We benchmark π0.5 (DROID variant, 3 cameras × 224×224, 64-token language context, 10 denoising steps, BF16/FP16) across three edge platforms at both Max TDP and ISO-TDP (40 W).

Hardware Configurations#

Spec	NVIDIA Jetson AGX Orin 64GB	NVIDIA Jetson Thor T5000	Intel® Core™ Ultra Series 3 (X7 358H)
TDP (W)	15-60	40-130	15-65
CPU	12-core Arm(R) Cortex(R)-A78AE	14-core Arm(R) Neoverse-V3AE	16-core (4P + 8E + 4LP-E)
Memroy (GB)	64 GB 256-bit LPDDR5 @204.8GB/s	128GB 256-bit LPDDR5 @273GB/s	32GB (2x16GB LPDDR5 8533 MT/s
Storage (GB)	64GB eMMC 5.1	1 TB NVMe SSD	1 TB NVMe SSD
Peak AI (INT8)	275 TOPS (Sparse)	1035 TOPS (Sparse)	180 TOPS (Dense)
GPU TOPS (INT8-Dense)	85	517	122
Peak BW (GB/s)	204	273	153
Capacity (GB)	64	128	128
Operating System	Ubuntu 22.04.5 LTS	Ubuntu 24.04.3 LTS	Ubuntu 24.04.4 LTS
Kernel version	5.15.148-tegra	6.8.12-tegra	6.17.0-14-generic
Jetpack version	6.2.1	7.0	N/A
CUDA version	12.6	13.0	N/A
OpenCL Compute Runtime version	N/A	N/A	26.01.36711.4

π0.5 Latency: PyTorch XPU vs CUDA#

Using stock PyTorch 2.12, Intel® Core™ Ultra Series 3 X7 358H processor at 40 W records 294 ms — within 2.4% of NVIDIA Jetson Thor at full power (287 ms), and 3.5× / 5.2× faster than NVIDIA Jetson AGX Orin at 60 W / 40 W respectively.
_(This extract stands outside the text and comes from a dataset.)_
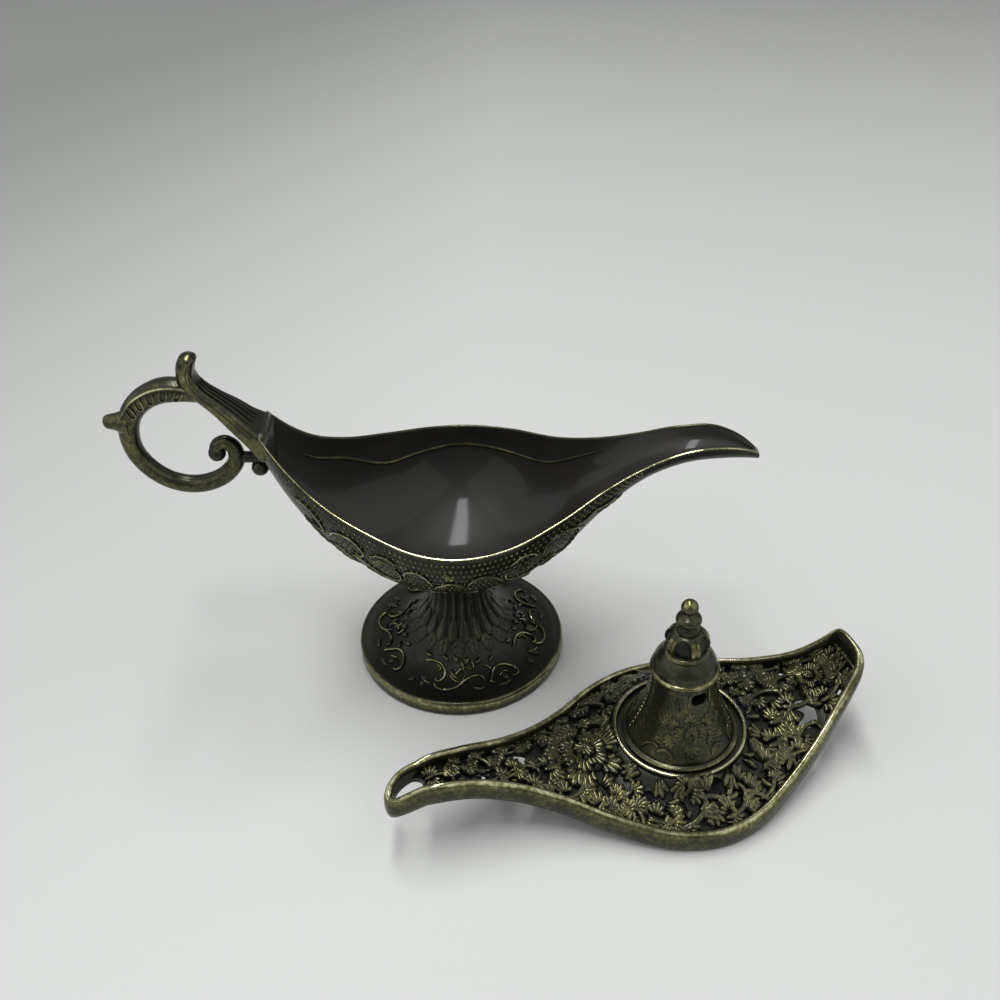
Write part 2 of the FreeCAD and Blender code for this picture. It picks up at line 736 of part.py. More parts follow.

Figure 2. π0.5 model latency using PyTorch on Core Ultra X7 358H, Jetson AGX Orin, and Jetson Thor.

Optimised Performance at Max TDP#

With OpenVINO (Intel processors) and TensorRT (NVIDIA) at each platform’s maximum power envelope (65 W / 60 W / 130 W), Core Ultra X7 358H achieves up to 1.5× lower latency than AGX Orin and up to 1.3× better performance per watt than both NVIDIA platforms.

Figure 3. Competitive analysis of π0.5 on Core Ultra X7 358H, Jetson AGX Orin, and Jetson Thor at Max TDP.

Optimised Performance at ISO-TDP (40 W)#

Capping all platforms at 40 W, Core Ultra X7 358H delivers the strongest results: up to 2.6× lower latency and 2.6× higher performance per watt versus Jetson AGX Orin, and 1.1× better latency and efficiency versus Jetson Thor.

Figure 4. Competitive analysis of π0.5 on Core Ultra X7 358H, Jetson AGX Orin, and Jetson Thor at 40 W TDP.